12. On behalf of Textile Labour Association - the applicant in Company Application No. 249 of 2001, Mr. D.S. Vasavada, learned advocate appeared and has submitted that ever since the Company went into liquidation, the Official Liquidator has not taken the possession of the 72 Chawls which were in fact owned by the erstwhile management of the Company in liquidation. He has further submitted that these 72 Chawls were the properties of the Amruta Mills Company (In Liquidation) and, therefore, the Official Liquidator should take the possession of all the 72 Chawls. About 72 workmen are residing in these Chawls and they are actually using these Chawls for the purpose of their residence. The Official Liquidator may be directed to negotiate with the occupants of the Chawls and to dispose of the Chawls with the permission of this Court so that the poor workmen may get the property at the reasonable price and the legal formalities may also be completed.

13. On behalf of the occupants, Mr. T.R. Mishra, learned advocate appeared for Amruta Mills Tenaments Occupier Association, Mr. A.S. Vakil, learned advocate appeared on behalf of the applicants in Company Application Nos. 21 of 2003 & 64 of 2003. Mr. M.K. Patel, learned advocate appeared on behalf of the applicant in Company Application No. 22 of 2003. Mr. R.S. Sanjanwala, learned advocate appeared on behalf of the applicants in Company Application Nos. 106 of 2003 & 107 of 2003.

14. On behalf of the Official Liquidator, learned advocate Mr. R.M. Desai appeared and on behalf of the Secured Creditors, Mr. A.C. Gandhi, Mr. H.V. Chhatrapati and Mr. Sandeep Singhi, learned advocates appeared on behalf of their respective clients in this group of applications.

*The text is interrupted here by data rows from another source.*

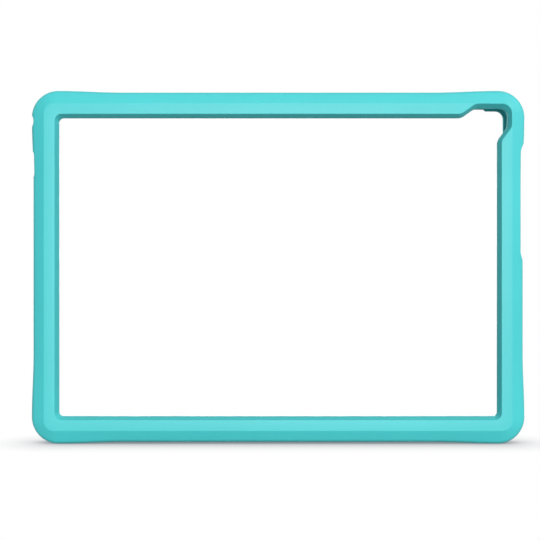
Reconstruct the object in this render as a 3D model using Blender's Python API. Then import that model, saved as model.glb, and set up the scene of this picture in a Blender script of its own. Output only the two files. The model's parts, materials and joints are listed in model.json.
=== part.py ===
"""Kids tablet bumper case: one frame moulded in soft silicone rubber, standing on a long side.

Metres, +Z up. The back of the case faces -Y and its top is at +Z. The origin is on the surface that the
case stands on, under the middle of its box.
"""

import math

import bmesh
import bpy
from mathutils import Vector

# The tablet that the case is made for, and the room that it has in its pocket.
TABLET_WIDTH = 0.2422
TABLET_HEIGHT = 0.1690
TABLET_THICKNESS = 0.0082
SIDE_CLEARANCE = 0.0004
THICKNESS_CLEARANCE = 0.0003
POCKET_CORNER_RADIUS = 0.0060

# The wall round the tablet, and the two lips that hold it.
WALL = 0.0065
REAR_LIP_THICKNESS = 0.0045
FRONT_LIP_THICKNESS = 0.0030

# The rear face: a flat band between a ridge and the opening, and a bevel that falls away to the side.
RIDGE_INSET = 0.00625
RIDGE_CORNER_RADIUS = 0.0052
REAR_BAND = 0.0056
REAR_BEVEL_ANGLE = math.radians(22)
REAR_ROUND = 0.0027
FRONT_ROUND = 0.0028
SIDE_CORNER_RADIUS = 0.0126

# The corners swell a little, so that the case lands on them.
CORNER_SWELL = 0.0009
SWELL_FLAT = 0.0040
SWELL_RAMP = 0.0320

# The rear opening: its edge is splayed, and ends in a plain land at the tablet.
OPENING_CORNER_RADIUS = 0.0036
LIP_SPLAY = 0.00165
LIP_LAND = 0.0012
LIP_EDGE_CHAMFER = 0.00025
LIP_RADIUS_LOSS = 0.0012

# The notch that clears the rear camera, at the upper corner on the +X side.
NOTCH_MARGIN = 0.0004
NOTCH_FOOT_LENGTH = 0.0203
NOTCH_TOP_LENGTH = 0.0127
NOTCH_FOOT_HEIGHT = 0.0138
NOTCH_SIDE_HEIGHT = 0.0077
NOTCH_CORNER_RADIUS = 0.0052
NOTCH_BEND_RADIUS = 0.0030
NOTCH_LIP_TOP = 0.0022
NOTCH_LIP_SIDE = 0.00135

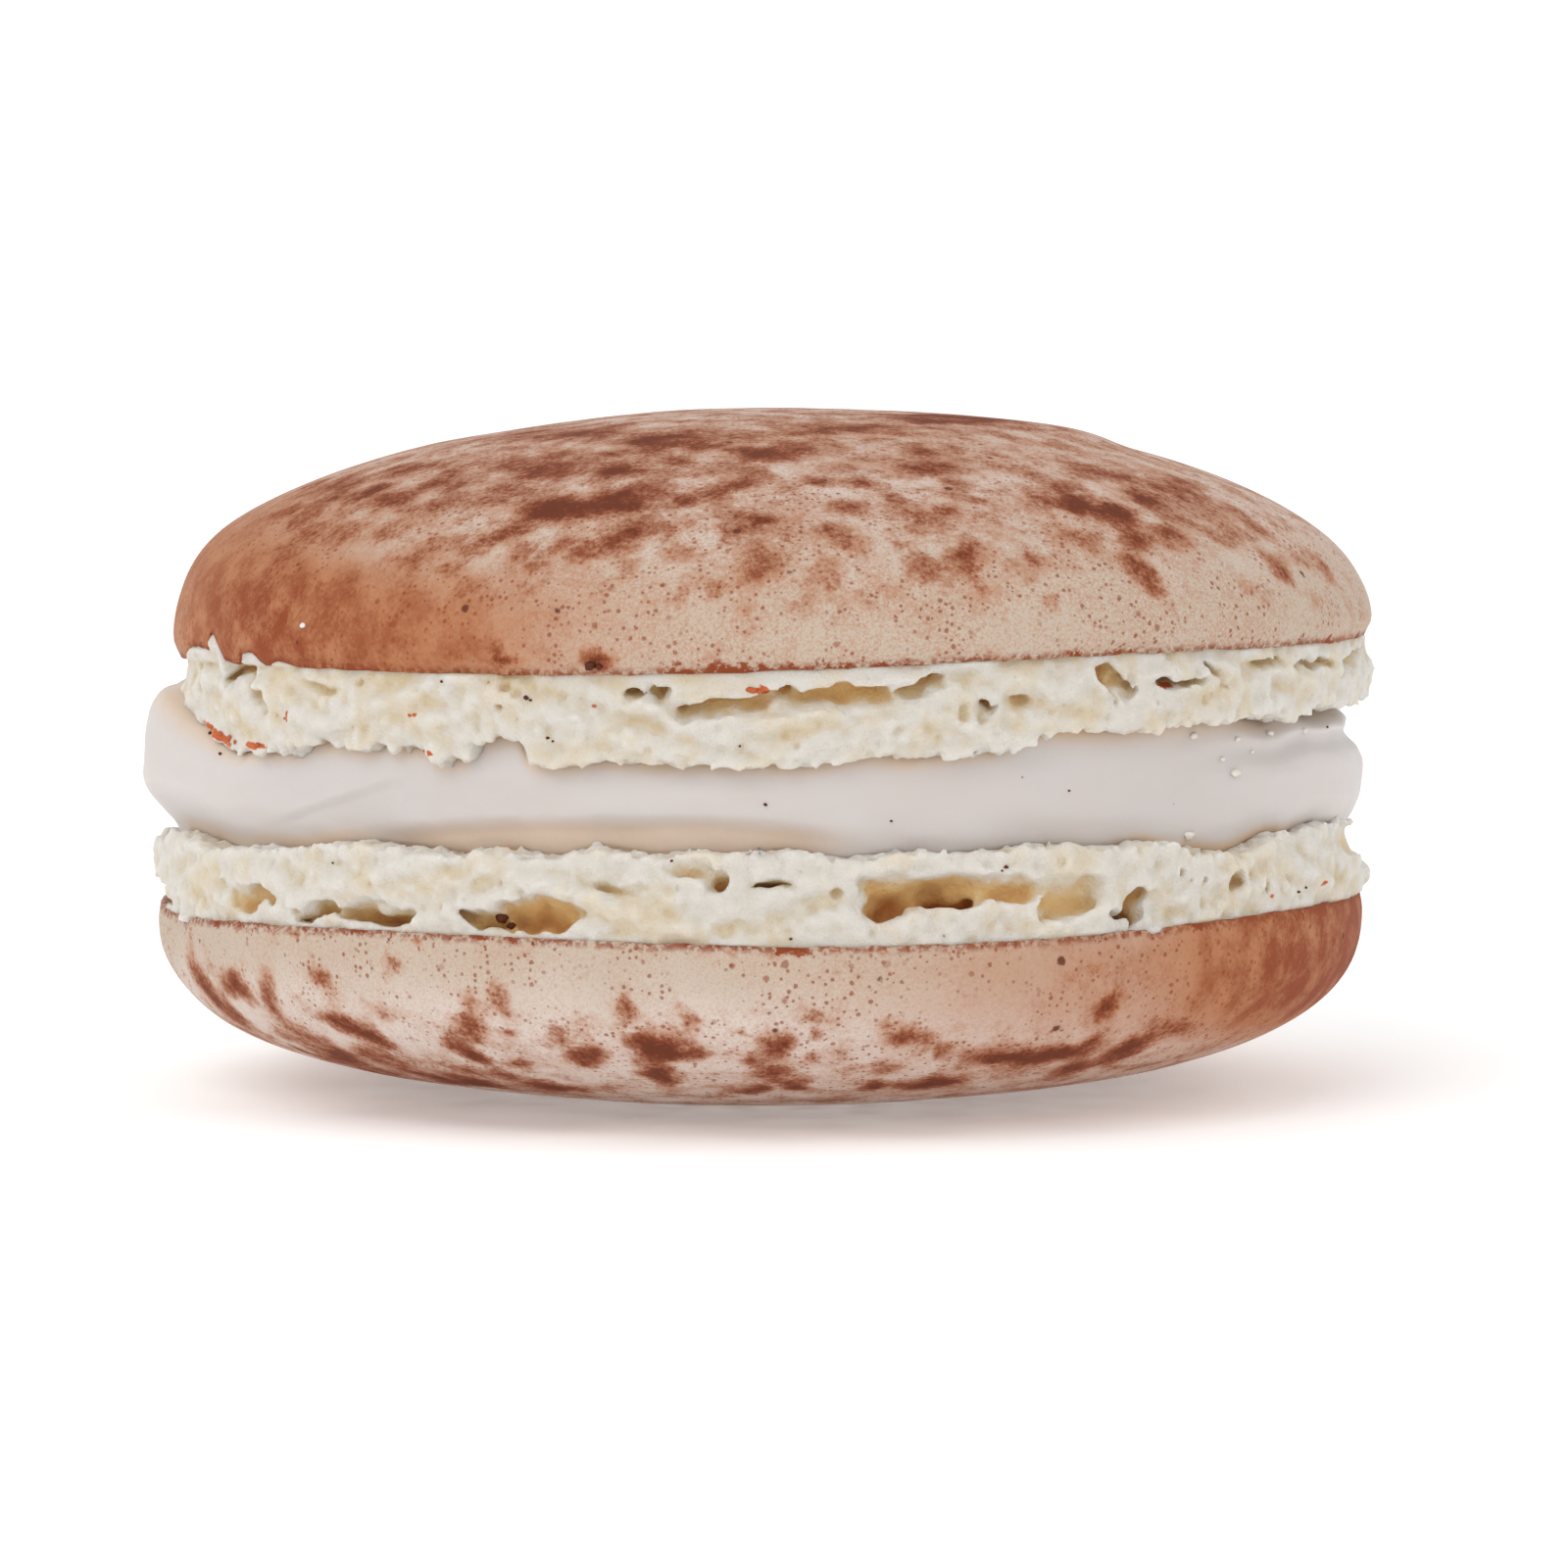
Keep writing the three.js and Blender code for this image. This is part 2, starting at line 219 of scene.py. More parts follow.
# Even brown tone of the cocoa: azimuth, half width, distance from the rim, half height, strength
UPPER["washes"] = (
    (-78, 62, 2.0, 9.0, 0.72),
    (-58, 20, 1.6, 3.6, 0.36),
    (-40, 26, 1.2, 3.6, 0.55),
    (-22, 22, 1.4, 3.6, 0.32),
    (-95, 60, 10, 12, 0.35),
    (-10, 60, 15, 9, 0.3),
    (8, 30, 2.5, 3.5, 0.12),
    (60, 70, 13, 8, 0.3),
    (180, 70, 8, 14, 0.4),
)
LOWER["washes"] = (
    (94, 54, 1.0, 6.0, 1.6),
    (60, 34, 1.8, 5.0, 0.65),
    (34, 26, 1.6, 4.0, 0.42),
    (16, 22, 1.5, 4.0, 0.25),
    (40, 60, 8, 6, 0.35),
    (-24, 4, 0.6, 0.7, 0.25),
    (180, 60, 5, 9, 0.45),
)
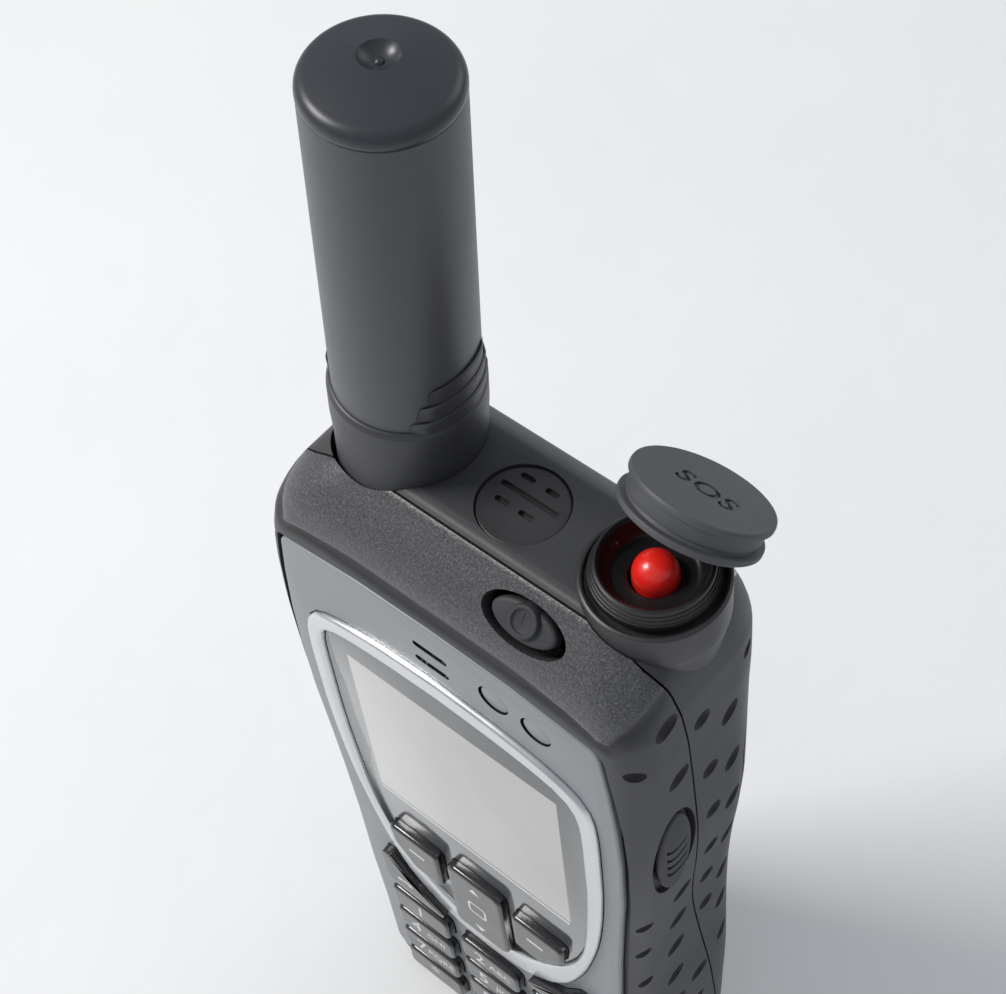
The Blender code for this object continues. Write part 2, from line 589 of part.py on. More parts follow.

15. The moot question which arises for consideration of the Court is as to whether the occupants who are in possession of the respective Chawls of the Mills Company can be allowed to retain such possession once the Company went into liquidation especially when their possession of the respective Chawls was only on account of either their relations or relations of their near relatives with the Mills Company by virtue of their employment when the Company was working.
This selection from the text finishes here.